The Buffalo Fatherhood Initiative launched its 13-week Nurturing Fathers Program on Monday at the Hope & Wellness Recovery Café at 328 East Ave. The free 13-week program will meet weekly from 6 to 8 p.m. to equip fathers with the tools to improve family relationships and the well-being of their children.
Denise Herkey-Jarosch, development administrator for the Buffalo Prenatal-Perinatal Network that oversees the initiative, said participants will develop effective communication skills, learn discipline strategies that don’t use violence or fear, explore healthy co-parenting approaches, and gain insight into supporting the emotional development of their children and families.
“It’s been known for a lot of years that there’s a need to educate fathers based on what’s going on in the world,” said Terry Seay, manager of the Buffalo Fatherhood Initiative. “For every four homes where there are children, fathers are not there. That’s a lot of children where their father is not readily available to them. And even when a father is in their life, he’s not consistent. The number of single-mother homes, especially in our area, is in the thousands. By educating fathers, giving them the tools and skills, it helps them be the best partner, father, and husband. Maybe we can cut down on those homes. The challenge is getting men who are fathers, father figures, expectant fathers, to show up.”
Seay said there are several factors that present challenges to men in fatherhood.
“There’s a lot of young fathers out there — 16-year-olds — and they’re not ready,” he said. “There’s probably some younger than that. If they don’t have the right support, they’re lost and confused. Then there’s the relationship that doesn’t always work out between a man and a woman. Even if he is trying to be a good father, he’s not there. He may be on drugs and alcohol. But most who are fathers want to be in the life of their child.”
Stress, mental health struggles, and lack of income can lead men to feel they can’t do the job of a father, Seay said. Incarceration can also make them absent from their family’s lives.
Seay said it’s important for fatherhood classes to have male instructors, “because a man identifies with a man. When you talk about being a father, you want to hear it from a father. We have a group of facilitators who have been through our class, who are fathers who graduated from the class. They speak from experience.”
The classes combine participant discussion with guidance and resources, he said.
“In discussions, things come out,” Seay said. “The biggest want or need a father may express is to be with their children. To be recognized to be seen as a father.
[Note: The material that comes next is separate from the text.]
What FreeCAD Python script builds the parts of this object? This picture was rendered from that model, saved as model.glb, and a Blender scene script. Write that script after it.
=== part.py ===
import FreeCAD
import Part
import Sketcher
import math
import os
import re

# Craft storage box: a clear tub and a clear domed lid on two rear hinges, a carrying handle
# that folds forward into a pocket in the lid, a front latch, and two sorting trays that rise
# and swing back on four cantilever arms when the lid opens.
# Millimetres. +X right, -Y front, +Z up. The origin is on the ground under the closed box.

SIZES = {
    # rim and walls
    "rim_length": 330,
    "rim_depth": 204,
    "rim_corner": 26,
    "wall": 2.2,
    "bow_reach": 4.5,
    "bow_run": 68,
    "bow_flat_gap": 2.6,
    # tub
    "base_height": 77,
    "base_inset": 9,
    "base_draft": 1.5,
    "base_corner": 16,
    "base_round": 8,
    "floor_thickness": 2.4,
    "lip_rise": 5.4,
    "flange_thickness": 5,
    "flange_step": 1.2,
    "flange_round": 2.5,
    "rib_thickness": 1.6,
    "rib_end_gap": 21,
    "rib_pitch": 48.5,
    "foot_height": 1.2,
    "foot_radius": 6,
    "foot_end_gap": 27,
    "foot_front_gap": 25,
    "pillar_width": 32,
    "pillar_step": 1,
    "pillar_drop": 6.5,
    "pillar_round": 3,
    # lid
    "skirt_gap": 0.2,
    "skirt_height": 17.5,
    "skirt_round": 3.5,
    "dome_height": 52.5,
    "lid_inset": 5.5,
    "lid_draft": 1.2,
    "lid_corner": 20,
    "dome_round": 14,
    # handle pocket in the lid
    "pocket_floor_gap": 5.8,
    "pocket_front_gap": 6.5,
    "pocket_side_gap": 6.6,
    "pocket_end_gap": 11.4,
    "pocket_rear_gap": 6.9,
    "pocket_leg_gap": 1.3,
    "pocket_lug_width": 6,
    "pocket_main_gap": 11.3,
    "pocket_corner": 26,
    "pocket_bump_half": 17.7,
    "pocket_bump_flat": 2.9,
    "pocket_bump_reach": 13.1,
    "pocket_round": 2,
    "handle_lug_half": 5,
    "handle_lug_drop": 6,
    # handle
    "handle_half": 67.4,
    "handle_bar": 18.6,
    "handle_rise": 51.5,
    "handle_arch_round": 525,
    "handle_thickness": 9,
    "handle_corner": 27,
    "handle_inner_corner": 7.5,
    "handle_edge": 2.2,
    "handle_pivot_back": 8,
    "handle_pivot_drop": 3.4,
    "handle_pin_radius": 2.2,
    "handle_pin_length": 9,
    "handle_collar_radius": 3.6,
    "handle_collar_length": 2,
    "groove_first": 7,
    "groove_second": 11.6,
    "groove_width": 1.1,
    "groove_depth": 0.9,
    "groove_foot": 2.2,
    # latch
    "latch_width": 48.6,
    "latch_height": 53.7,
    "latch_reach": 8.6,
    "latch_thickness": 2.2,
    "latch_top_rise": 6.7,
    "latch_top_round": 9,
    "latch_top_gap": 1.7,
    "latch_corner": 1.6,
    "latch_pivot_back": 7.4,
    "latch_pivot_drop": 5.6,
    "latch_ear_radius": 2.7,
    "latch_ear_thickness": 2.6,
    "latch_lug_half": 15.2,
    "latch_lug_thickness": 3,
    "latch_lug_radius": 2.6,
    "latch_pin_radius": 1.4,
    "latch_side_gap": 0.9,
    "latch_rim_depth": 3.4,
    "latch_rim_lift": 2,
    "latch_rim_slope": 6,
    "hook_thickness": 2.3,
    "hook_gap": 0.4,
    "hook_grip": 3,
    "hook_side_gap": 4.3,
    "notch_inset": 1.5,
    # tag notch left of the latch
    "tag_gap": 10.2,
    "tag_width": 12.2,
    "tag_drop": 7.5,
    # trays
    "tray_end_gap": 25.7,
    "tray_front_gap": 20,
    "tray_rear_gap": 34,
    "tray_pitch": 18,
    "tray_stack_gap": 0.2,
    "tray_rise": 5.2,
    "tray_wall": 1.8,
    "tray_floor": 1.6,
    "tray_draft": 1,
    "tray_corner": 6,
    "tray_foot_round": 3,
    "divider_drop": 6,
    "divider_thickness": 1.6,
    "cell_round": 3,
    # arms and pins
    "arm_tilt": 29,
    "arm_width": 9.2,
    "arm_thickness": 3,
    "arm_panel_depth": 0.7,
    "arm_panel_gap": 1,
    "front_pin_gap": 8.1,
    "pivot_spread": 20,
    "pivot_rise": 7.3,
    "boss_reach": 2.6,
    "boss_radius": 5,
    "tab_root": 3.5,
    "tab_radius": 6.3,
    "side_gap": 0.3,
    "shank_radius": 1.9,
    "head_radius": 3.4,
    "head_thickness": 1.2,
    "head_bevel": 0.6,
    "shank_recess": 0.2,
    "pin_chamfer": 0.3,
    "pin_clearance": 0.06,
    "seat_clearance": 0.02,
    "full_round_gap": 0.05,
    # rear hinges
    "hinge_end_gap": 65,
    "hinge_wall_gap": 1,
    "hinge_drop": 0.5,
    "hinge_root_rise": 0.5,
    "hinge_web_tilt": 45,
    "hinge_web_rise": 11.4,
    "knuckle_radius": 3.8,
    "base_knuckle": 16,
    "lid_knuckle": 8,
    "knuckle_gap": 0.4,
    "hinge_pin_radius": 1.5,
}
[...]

Fathers are invisible in society for whatever reason — work, incarceration — they’re just not available or interested. They just don’t show up to parent-teacher conferences, little league, recitals — moms are always the ones who take the children to these things.”
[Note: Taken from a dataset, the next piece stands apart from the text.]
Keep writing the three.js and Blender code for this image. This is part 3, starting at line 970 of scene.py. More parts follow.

As an example, Seay recalled his own experience of taking his son for an eye exam with his wife, each of them sitting on opposite sides of the doctor.
“The doctor turns his back to me and speaks only to the mother. I’m upset, I feel devalued.”
After later providing some feedback that he wanted to be informed, the doctor included him in future visits and they had a dialogue.
“He saw me,” Seay said. “He saw that I’m serious. Those are the types of things that happen.”
The program provides coaching to men on how substance abuse, anger and stress can get in the way of fathering, Seay said. Participants learn how to play with children, how to work as a team with the mom.
“Everybody didn’t have a role model,” Seay said. “If his father wasn’t there, it could have been a neighbor or a TV father. That discussion and their ability to be vulnerable is what makes it special.”